I close my eyes as if blocking the image of them here in the garage of my grown-up-life will erase the reality that these chairs equal in number those of us in my family of origin who are living.
There never were eight of us all at once.
One of the chairs stood empty. Empty in a way that occupied the space around me and shaped the backdrop of my growing up.
“Pain engraves a deeper memory,” Anne Sexton once said. As deep as an ocean I think with eyes still shut, my hands feeling their way across the faux bamboo back of a 19th Century chair.
The tips of my fingers search the woven thrush of the seat, the feel of which belies the hardness my butt once endured. I can almost feel the imprint of the thrush on the backs of my legs, traces of hours spent belly-up to the table bathed in candle light and the cacophony of voices, forks on dinner plates, and the occasional ring of the phone.
It seemed we were always at dinner—or at least the punctuated moments I remember best were at that table. Mealtime gatherings that spread out over hours, as opposed to the meals of today often swallowed while driving home from children’s games to this very garage.

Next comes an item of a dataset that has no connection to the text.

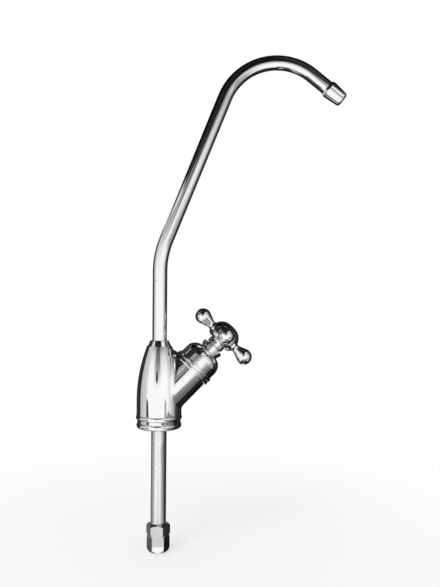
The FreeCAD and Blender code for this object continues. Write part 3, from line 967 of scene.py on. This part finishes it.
def make_compression_nut():
    low = compression_nut_low
    high = low + compression_nut_height
    corner = compression_nut_flats / sqrt(3)
    face = compression_nut_flats / 2 * nut_face_share
    lean = radians(nut_chamfer_lean)
    centre = (corner - nut_end_round, low + nut_end_round)

    def bands_of(reach):
        widest = asin(min(1.0, (reach - centre[0]) / nut_end_round))
        ways = [(sin(a), -cos(a)) for a in np.linspace(0, widest, nut_arc_steps + 1)]
        places = [(centre[0] + nut_end_round * r, centre[1] + nut_end_round * z) for r, z in ways]
        return [
            (supply_bore, low, DOWN),
            *((*place, a, b) for place, a, b in zip(places, ways, ways[1:])),
            (reach, places[-1][1], FLAT),
            (reach, high - (reach - face) * tan(lean), (sin(lean), cos(lean))),
            (face, high, UP), (nut_bore, high, INWARD), (nut_bore, ferrule_cone_top, ferrule_cone_way),
            (supply_bore + supply_lip, ferrule_cone_foot, UP), (supply_bore, ferrule_cone_foot, INWARD),
        ]

    make_nut("supply_nut", "compression_nut", compression_nut_flats, compression_nut_turn, bands_of)


def make_collar():
    top = body_height + collar_height
    turned_piece("swivel_collar", "valve", "spout_collar", [
        (collar_bore, body_height), (collar_radius, body_height), (collar_top_radius, top, collar_round),
        (collar_bore, top),
    ])


def make_bonnet():
    inner = bonnet_radius - bonnet_wall
    bead_top = branch_length + bonnet_bead_width
    ceiling = bonnet_top - bonnet_wall
    turned_piece("bonnet_dome", "valve", "bonnet_cover", [
        (inner, branch_length), (branch_bead_radius, branch_length, branch_bead_round),
        (branch_bead_radius, bead_top, branch_bead_round), (bonnet_radius, bead_top),
        (bonnet_radius - bonnet_taper, bonnet_top, bonnet_crown_round), (bonnet_hole, bonnet_top),
        (bonnet_hole, ceiling), (inner - bonnet_taper, ceiling, bonnet_crown_round - bonnet_wall),
    ], ON_BRANCH)


def make_bonnet_nut():
    neck_end = bonnet_top + bonnet_nut_neck
    nut_top = bonnet_top + bonnet_nut_height
    boss_top = nut_top + bonnet_nut_boss
    roof = nut_top - bonnet_nut_roof
    turned_piece("bonnet_clamp_nut", "valve", "bonnet_nut", [
        (bonnet_nut_thread, bonnet_top), (bonnet_nut_neck_radius, bonnet_top),
        (bonnet_nut_neck_radius, neck_end), (bonnet_nut_radius, neck_end, bonnet_nut_round),
        (bonnet_nut_radius, nut_top, bonnet_nut_round), (bonnet_nut_boss_radius, nut_top),
        (bonnet_nut_boss_radius, boss_top), (bonnet_nut_hole, boss_top), (bonnet_nut_hole, roof),
        (bonnet_nut_thread, roof),
    ], ON_BRANCH)


def hub_profile():
    return [
        (0, hub_low), (skirt_radius, hub_low), (hub_radius, hub_low + hub_floor_drop, hub_low_round),
        (hub_radius, hub_top, hub_crown_round), (0, hub_top),
    ]


def arm_profile():
    span = arm_bulb_at - arm_neck_at
    flare = asin(arm_bulb_radius / hypot(arm_neck_radius, span)) - atan(arm_neck_radius / span)
    tip = arm_bulb_at + arm_bulb_radius
    wide = arm_neck_radius + (tip - arm_neck_at) * tan(flare)
    return [
        (0, 0), (arm_root_radius, 0), (arm_neck_radius, arm_neck_at, arm_neck_at / 2),
        (wide, tip, arm_bulb_radius * FULL_ARC), (0, tip),
    ]


def arm_placing(k):
    """Arm k's own axis, square to the branch's axis."""
    turn = turn_about_z(radians(90 * k + arm_turn)) @ turn_about_y(pi / 2)
    return Placing(ON_BRANCH.turn @ turn, ON_BRANCH.points(np.array([[0, 0, arm_axis]]))[0])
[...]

As I sit curled now in a quasi-hypermnesic state, the heels of my feet tucked underneath me, forehead on knees, another remembrance breaks free.
And still there were eight.
Where I sat as a child I could see the phone through the picture-window-sized opening my mother hired cut from the wall so she could look through from the kitchen to the water view beyond. Her visual thirst for the unfolding of nature’s four seasons was unquenchable.
In those days kitchen phones were mounted to a wall, their wailing ring unwelcome between nine at night and seven in the morning, the idea of constant contact as remote as the dissolution of the Soviet Union.
And I see her.
My mother on that phone, her back toward the room, head down, absorbing bad news in what had fast become the silence her taking a call during dinner commanded of us.
Once again seated, with eyes fixed on her lap, in a voice just shy of a whisper she tells us her sister’s husband has died.
As if looking for a culprit, my eyes fix on the receiver of the hung up phone. The swish of its long chord swinging and re-twisting itself blends with her words—my uncle, confined to a wheel chair, too heavy to lift, choked while my aunt and cousin tried in vain to save him.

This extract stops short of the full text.